Frequently Asked Questions (FAQs)
What is the best tool for converting PDF to text?
The best tool depends on the use case. Free online converters like iLovePDF and Smallpdf handle simple, one-off tasks adequately. For recurring business needs, the ComPDF Conversion SDK provides higher accuracy, layout preservation, and the ability to process files in batch through the Open API or self-hosted deployment — without manual intervention.
Can OCR convert scanned PDFs into editable text?
Yes. Optical Character Recognition extracts text from scanned PDFs by recognizing characters from images and converting them into machine-readable text. ComPDF's OCR supports table structure recognition and preserves original document layout after extraction.

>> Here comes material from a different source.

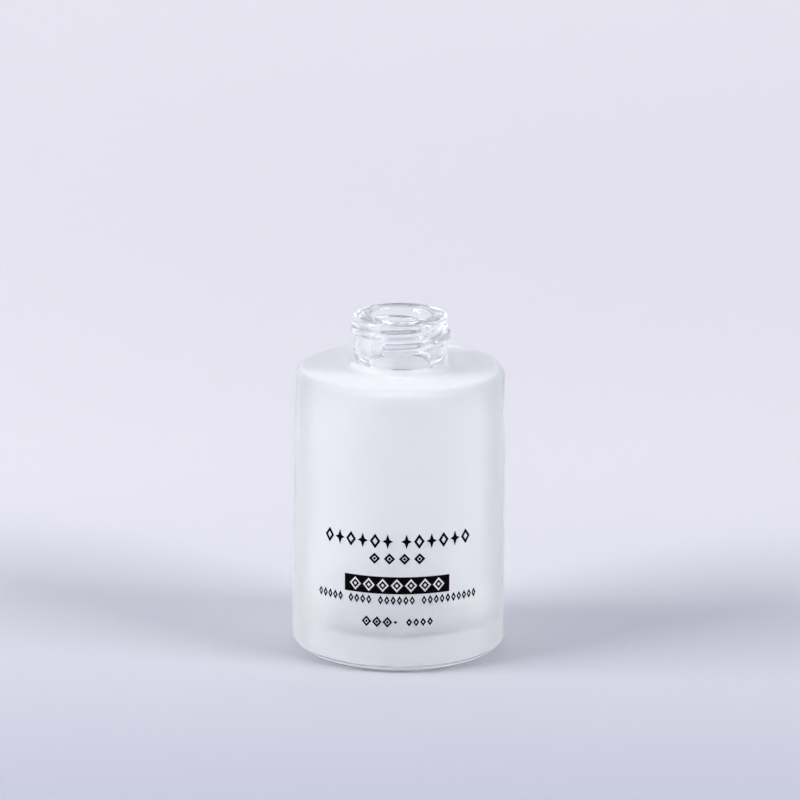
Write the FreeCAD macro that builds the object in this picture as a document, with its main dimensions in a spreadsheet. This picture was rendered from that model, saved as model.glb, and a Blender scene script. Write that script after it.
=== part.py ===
import FreeCAD, Part
import math
import os

import Sketcher

# Open foundation bottle: a moulded glass vessel with a screw neck, a sprayed frost coat
# over its wall and shoulder, and five printed rows of ink on the front of the coat.
# Millimetres and degrees, +Z up, origin at the centre of the foot on the standing surface,
# printed side facing -Y.

# Driving dimensions. Each one becomes a cell of the sheet, under its own name.
SIZES = {
    # glass, outside
    "total_height": 57.65,
    "shoulder_height": 48.6,
    "foot_radius": 17.97,
    "top_radius": 17.5,
    "heel_round": 2.0,
    "shoulder_round": 1.4,
    "pushup_radius": 14.0,
    "pushup_height": 0.9,
    "bearing_round": 0.6,
    # neck finish
    "neck_radius": 7.9,
    "neck_foot_round": 1.2,
    "bore_radius": 5.0,
    "lip_outer_round": 0.7,
    "lip_inner_round": 0.5,
    # glass, inside
    "wall_thickness": 2.15,
    "floor_height": 5.0,
    "ceiling_height": 46.3,
    "floor_round": 3.0,
    "ceiling_round": 3.0,
    "throat_round": 1.5,
    # screw thread, one start, right-hand
    "thread_pitch": 2.5,
    "thread_depth": 0.62,
    "thread_root_half": 1.0,
    "thread_crest_half": 0.34,
    "thread_crest_bulge": 0.12,
    "thread_inset": 0.3,
    "thread_start_angle": -105.0,
    "thread_start_drop": 4.35,
    "thread_turns": 1.135,
    "thread_runout_turns": 0.02,
    # frost coat
    "coat_thickness": 0.08,
    "coat_foot": 1.25,
    "coat_neck_rise": 0.1,
    "coat_backing": 1.0,
    "coat_cut_below": 2.0,
    "coat_cut_beyond": 5.0,
    "coat_cut_within": 1.0,
    # ink
    "ink_thickness": 0.05,
    "ink_film_margin": 0.3,
    "frame_share": 1.3,
    "core_share": 0.3,
    "dot_share": 0.55,
    "stamp_start": 16.0,
    "stamp_reach": 4.0,
    # printed rows: height of the row's middle, half height and half width of one mark
    "heading_level": 23.05,
    "heading_half_height": 1.28,
    "heading_half_width": 0.9,
    "heading_waist": 0.31,
    "heading_stroke": 0.36,
    "heading_step": 6.85,
    "heading_first": 5.05,
    "subheading_level": 20.05,
    "subheading_half_height": 0.98,
    "subheading_half_width": 0.95,
    "subheading_stroke": 0.38,
    "subheading_step": 8.1,
    "band_level": 15.43,
    "band_half_height": 1.47,
    "band_half_width": 8.72,
    "band_stamp_start": 12.0,
    "band_stamp_reach": 8.0,
    "knockout_half_height": 1.18,
    "knockout_half_width": 1.06,
    "knockout_stroke": 0.3,
    "knockout_step": 7.6,
    "product_level": 12.85,
    "product_half_height": 0.8,
    "product_half_width": 0.44,
    "product_stroke": 0.2,
    "product_step": 3.4,
    "product_first": -45.3,
    "product_gap": 3.0,
    "volume_level": 9.05,
    "volume_half_height": 0.95,
    "volume_half_width": 0.82,
    "volume_stroke": 0.3,
    "volume_step": 5.7,
    "volume_first": -16.3,
    "volume_dot_angle": -0.6,
    "volume_fine_half_height": 0.72,
    "volume_fine_half_width": 0.5,
    "volume_fine_stroke": 0.24,
    "volume_fine_step": 3.8,
    "volume_fine_first": 6.7,
}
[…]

Why can't I copy text from a PDF?
This commonly occurs when the PDF is image-based (a scan or photograph), the text layer is missing or corrupted, the file is permission-restricted by the document owner, or the content was flattened during export. In all of these cases, OCR is required to recover the text.
Is online OCR safe for sensitive documents?
Online OCR tools upload files to external servers, which introduces risk for confidential data. For sensitive documents, offline desktop applications or enterprise SDKs with self-hosted deployment — where files remain within your network — are the recommended approach.
Conclusion
Choosing the right PDF to text or OCR solution depends on accuracy requirements, document sensitivity, and scale.
- Free tools are suitable for quick tasks.
- Desktop software works for office-level workflows.
- Enterprise SDKs like ComPDF are designed for scalable, secure, and automated document processing.
For organizations handling large volumes of documents, integrating OCR at the system level provides significantly better efficiency and consistency than standalone tools.